On June 6, 2024, Manatt Health Partners Michael Kolber and Stephen Libowsky filed an amicus brief on behalf of the Medicaid Health Plans of America (MHPA) in the U.S. Court of Appeals for the Seventh Circuit in support of the petitions for rehearing or rehearing en banc filed by the Illinois Department of Healthcare and Family Services (HFS) and by several managed care organizations in Saint Anthony Hospital v. Whitehorn.    

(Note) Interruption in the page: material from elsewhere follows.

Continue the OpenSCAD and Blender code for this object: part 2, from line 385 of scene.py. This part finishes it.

In this case, the Seventh Circuit originally ruled in 2022 that, under certain circumstances when a Medicaid provider believes it has not been paid timely by a Medicaid managed care organization, the provider could sue the state under 42 U.S.C. § 1983 to enforce a provision of the Medicaid statute that requires state Medicaid agencies to incorporate a timely payment provision in their contracts with managed care organizations. HFS petitioned the Supreme Court to review the Seventh Circuit’s decision, and MHPA filed an amicus brief, authored by Manatt, supporting that petition, in 2023. The Supreme Court granted the petition to hear the case, vacated the Seventh Circuit’s decision and remanded back to that court to reconsider in light of the Supreme Court’s recent decision interpreting the right of action under § 1983, Health & Hospital Corp. of Marion County v. Talevski. On April 25, 2024, the Seventh Circuit reaffirmed its holding from 2022, in a new opinion. On June 30, HFS and four managed care plans that intervened as defendants in the case petitioned the Seventh Circuit to reconsider the decision.

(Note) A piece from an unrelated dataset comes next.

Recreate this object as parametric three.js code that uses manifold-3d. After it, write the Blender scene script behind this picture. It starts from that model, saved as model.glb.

MHPA has an interest in maintaining and expanding managed care’s benefits and to prevent policy changes that undermine Medicaid managed care. MHPA has an overall perspective of how the Medicaid managed care system operates. That perspective is crucial to understanding how the panel’s decision impacts the efficient and cost effective administration of benefits for millions of people who rely on Medicaid for their health care.

The brief highlights that this case should have been a routine reimbursement dispute between a hospital and the health plans with which it contracted. An Illinois hospital alleged that Medicaid MCOs failed to pay claims timely in accordance with their contracts. The panel decision encourages litigants to abandon the effective and well-established path to resolve these disputes—suits or arbitrations for contract damages, state administrative remedies, or both—in favor of an unprecedented opportunity to litigate contract disputes as purported infringements of federal rights by the State.